## begin Supplied data
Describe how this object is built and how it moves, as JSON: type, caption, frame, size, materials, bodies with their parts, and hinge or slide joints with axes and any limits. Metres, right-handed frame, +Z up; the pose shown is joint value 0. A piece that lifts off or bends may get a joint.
## end Supplied data
## begin Supplied data
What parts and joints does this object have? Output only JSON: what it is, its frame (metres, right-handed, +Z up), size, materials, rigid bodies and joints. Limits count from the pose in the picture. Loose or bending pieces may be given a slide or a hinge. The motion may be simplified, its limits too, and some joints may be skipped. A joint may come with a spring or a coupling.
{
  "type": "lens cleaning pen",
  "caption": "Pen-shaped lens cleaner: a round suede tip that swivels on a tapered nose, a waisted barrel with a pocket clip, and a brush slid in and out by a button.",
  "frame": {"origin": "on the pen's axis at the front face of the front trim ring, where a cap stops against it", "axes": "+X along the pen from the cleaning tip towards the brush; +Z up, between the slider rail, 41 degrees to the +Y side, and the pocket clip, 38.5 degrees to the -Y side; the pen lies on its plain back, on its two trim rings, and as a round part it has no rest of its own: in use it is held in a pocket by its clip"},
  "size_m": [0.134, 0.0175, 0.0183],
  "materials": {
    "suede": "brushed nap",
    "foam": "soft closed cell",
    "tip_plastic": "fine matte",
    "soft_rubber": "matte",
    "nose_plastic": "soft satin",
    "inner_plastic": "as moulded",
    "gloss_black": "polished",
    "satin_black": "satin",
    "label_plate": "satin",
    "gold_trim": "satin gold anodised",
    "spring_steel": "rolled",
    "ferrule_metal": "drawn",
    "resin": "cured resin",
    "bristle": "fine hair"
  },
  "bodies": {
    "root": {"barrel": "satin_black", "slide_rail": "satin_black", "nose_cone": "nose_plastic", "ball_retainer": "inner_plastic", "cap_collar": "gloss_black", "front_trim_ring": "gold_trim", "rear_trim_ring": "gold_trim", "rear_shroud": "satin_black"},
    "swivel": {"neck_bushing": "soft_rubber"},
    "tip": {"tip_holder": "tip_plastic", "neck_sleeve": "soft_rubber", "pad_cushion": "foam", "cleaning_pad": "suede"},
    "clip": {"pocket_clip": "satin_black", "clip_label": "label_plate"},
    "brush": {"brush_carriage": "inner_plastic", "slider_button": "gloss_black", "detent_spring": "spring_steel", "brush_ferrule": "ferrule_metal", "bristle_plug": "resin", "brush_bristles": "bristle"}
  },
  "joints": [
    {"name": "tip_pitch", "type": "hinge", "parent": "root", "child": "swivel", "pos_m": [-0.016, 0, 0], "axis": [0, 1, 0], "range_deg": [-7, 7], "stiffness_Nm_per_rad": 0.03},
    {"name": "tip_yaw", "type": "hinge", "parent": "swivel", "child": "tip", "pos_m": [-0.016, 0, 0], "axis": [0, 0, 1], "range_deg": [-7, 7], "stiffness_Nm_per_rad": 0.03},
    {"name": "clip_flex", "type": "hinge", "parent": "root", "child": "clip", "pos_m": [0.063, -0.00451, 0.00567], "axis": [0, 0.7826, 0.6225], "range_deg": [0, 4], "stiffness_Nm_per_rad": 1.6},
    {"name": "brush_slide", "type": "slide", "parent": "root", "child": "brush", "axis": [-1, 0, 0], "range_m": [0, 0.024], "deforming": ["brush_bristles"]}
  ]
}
## end Supplied data
The task
Each line above that includes "parts" should be shown.

Task answer
Describe how this object is built and how it moves, as JSON: type, caption, frame, size, materials, bodies with their parts, and hinge or slide joints with axes and any limits. Metres, right-handed frame, +Z up; the pose shown is joint value 0. A piece that lifts off or bends may get a joint.
What parts and joints does this object have? Output only JSON: what it is, its frame (metres, right-handed, +Z up), size, materials, rigid bodies and joints. Limits count from the pose in the picture. Loose or bending pieces may be given a slide or a hinge. The motion may be simplified, its limits too, and some joints may be skipped. A joint may come with a spring or a coupling.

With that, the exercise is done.